I never put a cap on Paul's MUN trip. From what I can gather, he and the team did well, and with the real UN, there are no winners or losers, just a lot of meaningless chatter. He did win an award as Most Improved Delegate, which he didn't seem overly pumped about. His teacher said he should be, but Most Improved implies that one didn't suck nearly as bad at the end as he did at the beginning. The experience is great for any kid as you need to study issues and prepare a stand on them, then debate them on the fly in front of your peers and adult observers. He worked hard getting ready for it and am happy to report that he is still interested it pursuing it next year as he is applying for a Chair position at a Shanghai conference in November.
In the "What goes on in people's minds" file this week are the reverse walkers. On occasion, I will head over to the local sports complex to exercise with a few laps around the track. Bad knees prevent running, but it gets some cardio work in, and when it is stinky humid/hot (most of the time) you can work up a better than decent sweat. There are usually quite a few other people out there going in a typical counter clockwise direction, but about a 1/4 of the times I go, there is some oddball that is walking or running in the opposite direction. In all of those cases, they seem fixated on staring at everyone and it feels like an invasion of privacy and almost an attack. They are always Chinese, so it can't be a confusion coming from a country where they drive on the opposite side of the street or, like in Australia and the UK, where the horses race in a clockwise fashion. Seems like a simple cry for attention to me but wish they'd knock it off.
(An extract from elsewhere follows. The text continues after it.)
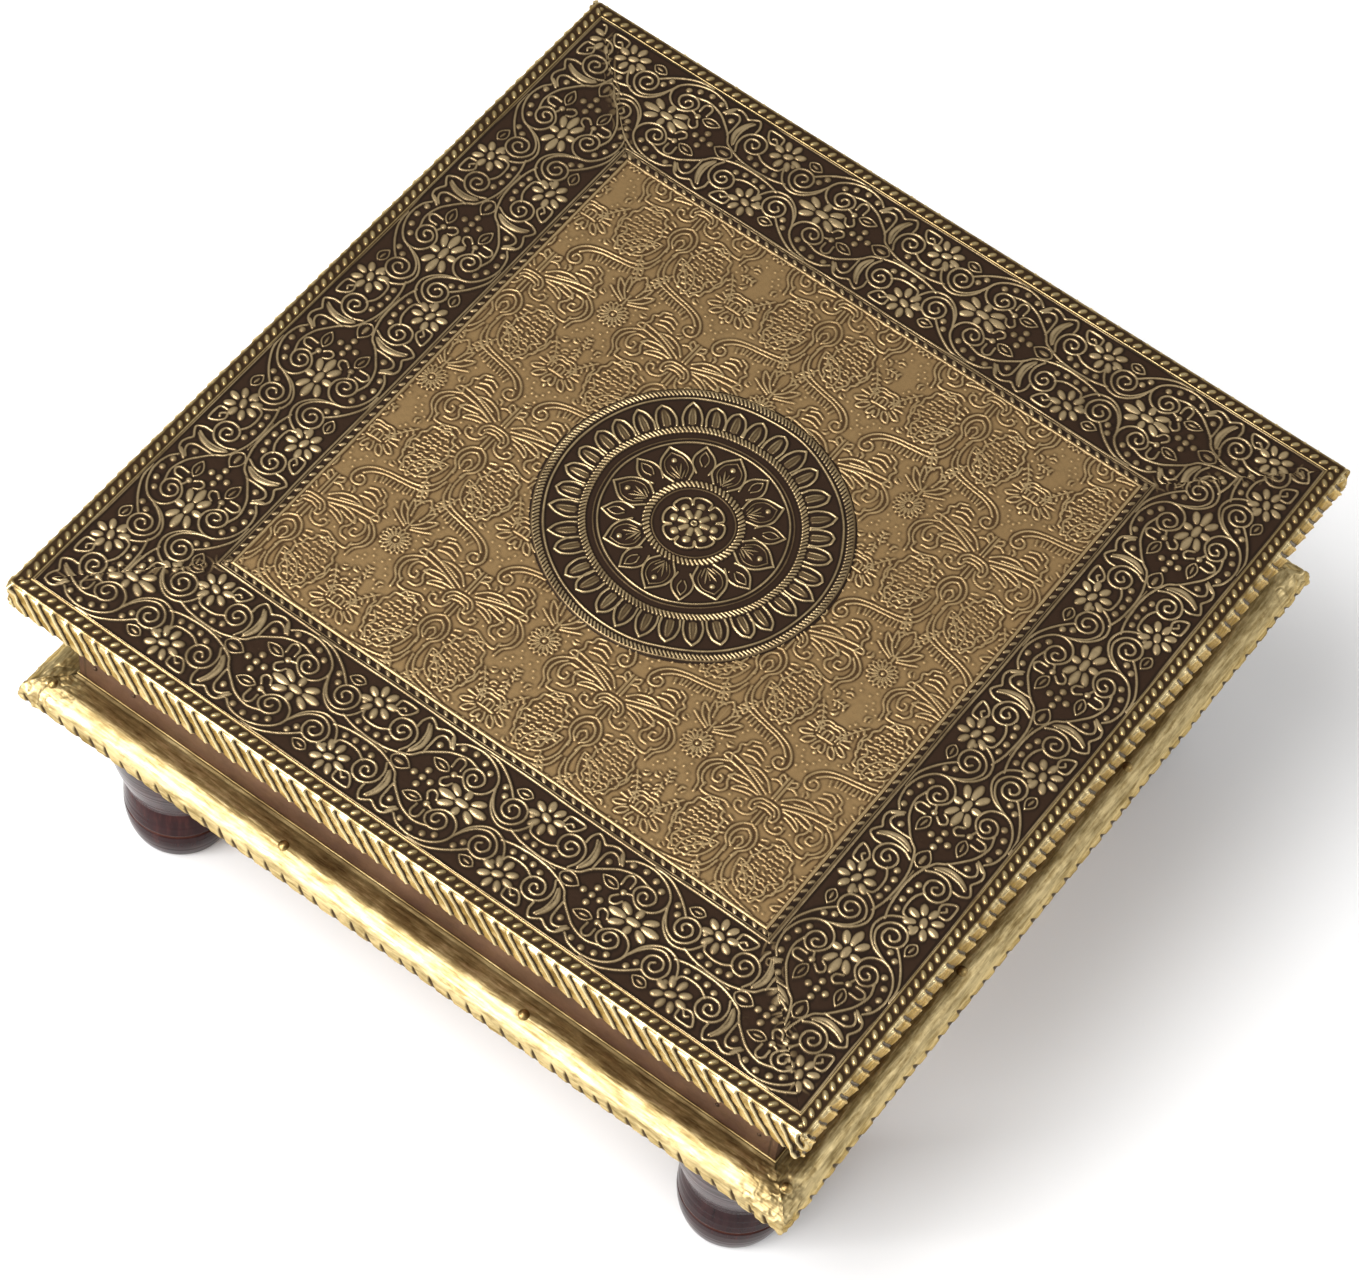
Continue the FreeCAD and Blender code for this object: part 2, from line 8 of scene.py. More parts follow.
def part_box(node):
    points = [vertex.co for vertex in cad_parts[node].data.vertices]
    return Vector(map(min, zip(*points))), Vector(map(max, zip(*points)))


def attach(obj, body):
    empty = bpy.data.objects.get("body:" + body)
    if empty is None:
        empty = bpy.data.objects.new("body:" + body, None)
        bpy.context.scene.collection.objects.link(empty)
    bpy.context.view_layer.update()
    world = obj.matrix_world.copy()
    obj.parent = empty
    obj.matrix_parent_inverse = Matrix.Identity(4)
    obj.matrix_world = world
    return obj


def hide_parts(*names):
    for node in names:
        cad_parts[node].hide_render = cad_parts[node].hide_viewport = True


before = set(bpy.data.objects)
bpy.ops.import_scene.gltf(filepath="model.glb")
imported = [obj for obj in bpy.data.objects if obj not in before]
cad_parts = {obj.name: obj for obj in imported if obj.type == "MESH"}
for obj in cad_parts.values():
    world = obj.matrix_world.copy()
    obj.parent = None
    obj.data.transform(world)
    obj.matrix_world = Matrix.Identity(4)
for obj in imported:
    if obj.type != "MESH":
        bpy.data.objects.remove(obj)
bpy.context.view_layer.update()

# The table stands on z = 0 under the middle of its square top. The front side faces -Y.
# Plan sizes below are in millimetres on the sheet; meshes are written in metres.
MM = 0.001

TOP_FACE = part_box("centre_sheet")[1][2] / MM
HALF_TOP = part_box("edge_strip_front")[1][0] / MM
EDGE_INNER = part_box("border_sheet_front")[1][0] / MM
HALF_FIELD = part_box("centre_sheet")[1][0] / MM
EDGE_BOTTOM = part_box("edge_strip_front")[0][2] / MM
MEDALLION_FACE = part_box("medallion")[1][2] / MM
MEDALLION_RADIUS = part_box("medallion")[1][0] / MM
BAND_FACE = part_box("frieze_band_rear")[1][1] / MM
PLINTH_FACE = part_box("plinth_sheet_rear")[1][1] / MM
PLINTH_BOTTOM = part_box("plinth_sheet_rear")[0][2] / MM
LIP_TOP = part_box("plinth_sheet_rear")[1][2] / MM
SHEET_GAUGE = 0.5
EDGE_ROUND = 1.2
FLUTE_LEAN = 7.5
PLINTH_ROUND = 8.0
LIP_HEIGHT = 1.5
DENT_LIMIT = 0.34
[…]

Something the kids and I goof on all the time is how some (a lot) of Chinese girls will do baby talk. The word for thank you is Xie Xie (pronounced shay shay), and the frequency with which we encounter young female sales people that will say it like they are 5 years old is alarmingly high. Whenever I hear the female baby talk in the States, years of listening to Loveline has taught me that it is usually due to arrested development caused by abuse as a young child where their speech patterns get locked into the age that they were molested. I pray that is not the case here as it is way more common. Betty pointed out that it is only the young unmarried girls that use the baby Xie Xie's and they jettison the infant speech when they get married. Must be a shock to the groom on wedding night after they consummate the marriage and he hears his bride give him a husky Xie Xie. To complete the cycle of life, there is another instant where women turn the corner into old lady mode, and I'm talking Chinese old lady mode here First of all, much like the baby talkers turn into "normal" women the day they get married, it feels like the normal women turn into cranky old Chinese shrew overnight. Much like there is no transitional fossil evidence that proves birds evolved from dinosaurs. First of all, they cease to use Xie Xie at all and just barrel through life like a bull. And watch your kneecaps if you are in a line or pushing your cart at the supermarket for the old bats as they will not think twice about taking you down. The cultural sociologist in me thinks they turn the day their sons get married and the daughter in law moves into the house, and they go from being devoted to their little prince, to taskmaster over the woman who is obviously not as good of taking care of their little baby as they are. This would also explain what happens to the baby talk Xie Xie'ers as their previously happy care free life just turned into a prison sentence with the mean old mother/warden crushing their spirit.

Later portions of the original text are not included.